# [To do]
Using the data below, output the first line and every line after it up to and including the line containing "LINING_EDGE = 0.4", exactly as written and with nothing added.
───── Records for processing
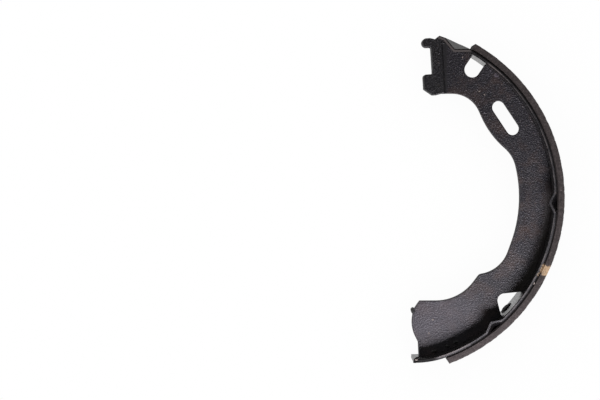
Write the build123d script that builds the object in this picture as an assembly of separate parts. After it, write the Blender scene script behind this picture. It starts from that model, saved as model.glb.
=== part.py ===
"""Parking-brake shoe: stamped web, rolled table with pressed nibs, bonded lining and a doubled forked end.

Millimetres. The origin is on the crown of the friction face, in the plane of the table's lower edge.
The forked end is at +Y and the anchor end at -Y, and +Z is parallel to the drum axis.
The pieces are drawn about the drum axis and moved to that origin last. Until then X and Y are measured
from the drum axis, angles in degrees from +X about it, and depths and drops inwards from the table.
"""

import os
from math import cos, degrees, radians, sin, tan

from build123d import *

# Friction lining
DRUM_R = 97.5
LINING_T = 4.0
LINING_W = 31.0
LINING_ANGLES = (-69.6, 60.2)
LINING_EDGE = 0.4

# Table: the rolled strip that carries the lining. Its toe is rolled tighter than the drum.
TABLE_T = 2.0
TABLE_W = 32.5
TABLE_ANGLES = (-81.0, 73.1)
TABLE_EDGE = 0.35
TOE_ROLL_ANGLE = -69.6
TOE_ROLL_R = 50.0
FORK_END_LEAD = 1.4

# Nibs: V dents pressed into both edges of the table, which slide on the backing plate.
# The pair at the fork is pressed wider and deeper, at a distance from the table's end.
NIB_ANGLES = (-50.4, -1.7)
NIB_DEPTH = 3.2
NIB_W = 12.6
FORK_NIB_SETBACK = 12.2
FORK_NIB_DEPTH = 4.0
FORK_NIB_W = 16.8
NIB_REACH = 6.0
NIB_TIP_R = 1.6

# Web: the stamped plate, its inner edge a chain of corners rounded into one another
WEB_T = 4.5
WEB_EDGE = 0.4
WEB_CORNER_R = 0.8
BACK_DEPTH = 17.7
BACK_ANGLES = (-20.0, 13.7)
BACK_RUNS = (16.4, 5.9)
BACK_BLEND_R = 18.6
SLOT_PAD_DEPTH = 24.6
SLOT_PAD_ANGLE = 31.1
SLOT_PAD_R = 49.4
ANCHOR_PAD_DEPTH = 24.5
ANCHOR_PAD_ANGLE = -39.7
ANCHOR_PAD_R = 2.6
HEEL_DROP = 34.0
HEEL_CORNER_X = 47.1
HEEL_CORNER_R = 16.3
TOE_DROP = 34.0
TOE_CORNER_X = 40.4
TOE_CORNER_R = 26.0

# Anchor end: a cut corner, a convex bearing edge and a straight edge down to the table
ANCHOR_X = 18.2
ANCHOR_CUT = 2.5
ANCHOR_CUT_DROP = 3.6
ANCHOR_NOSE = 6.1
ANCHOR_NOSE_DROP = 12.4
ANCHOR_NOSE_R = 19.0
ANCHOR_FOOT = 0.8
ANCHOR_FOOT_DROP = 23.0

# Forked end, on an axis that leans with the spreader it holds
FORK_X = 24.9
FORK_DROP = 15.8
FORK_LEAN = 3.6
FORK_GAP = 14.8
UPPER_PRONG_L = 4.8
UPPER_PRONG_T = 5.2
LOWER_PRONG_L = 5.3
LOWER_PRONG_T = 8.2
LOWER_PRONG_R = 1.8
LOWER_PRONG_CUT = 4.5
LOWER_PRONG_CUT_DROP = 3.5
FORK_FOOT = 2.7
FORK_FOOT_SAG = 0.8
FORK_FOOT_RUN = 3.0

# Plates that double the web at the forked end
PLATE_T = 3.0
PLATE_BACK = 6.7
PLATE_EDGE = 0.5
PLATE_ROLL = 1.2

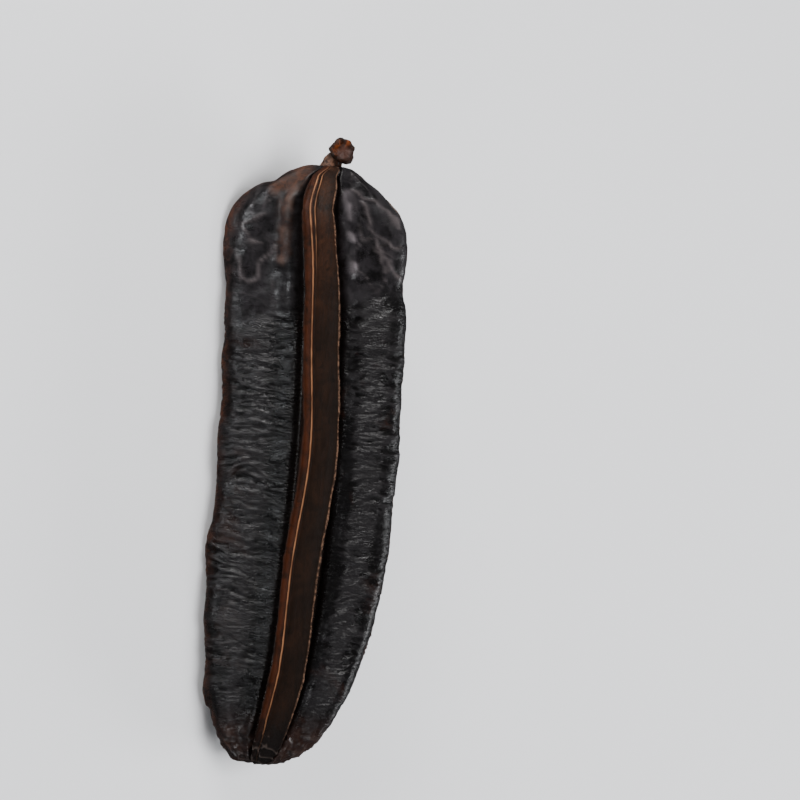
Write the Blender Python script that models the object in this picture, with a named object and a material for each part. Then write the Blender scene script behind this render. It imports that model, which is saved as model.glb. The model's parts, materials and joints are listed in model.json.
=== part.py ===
──────────
# [Exercise solution]
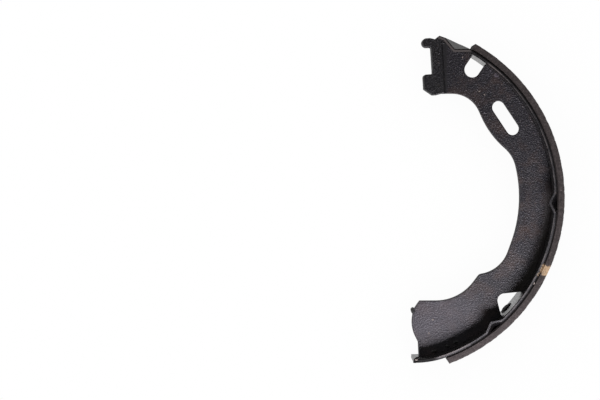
Write the build123d script that builds the object in this picture as an assembly of separate parts. After it, write the Blender scene script behind this picture. It starts from that model, saved as model.glb.
=== part.py ===
"""Parking-brake shoe: stamped web, rolled table with pressed nibs, bonded lining and a doubled forked end.

Millimetres. The origin is on the crown of the friction face, in the plane of the table's lower edge.
The forked end is at +Y and the anchor end at -Y, and +Z is parallel to the drum axis.
The pieces are drawn about the drum axis and moved to that origin last. Until then X and Y are measured
from the drum axis, angles in degrees from +X about it, and depths and drops inwards from the table.
"""

import os
from math import cos, degrees, radians, sin, tan

from build123d import *

# Friction lining
DRUM_R = 97.5
LINING_T = 4.0
LINING_W = 31.0
LINING_ANGLES = (-69.6, 60.2)
LINING_EDGE = 0.4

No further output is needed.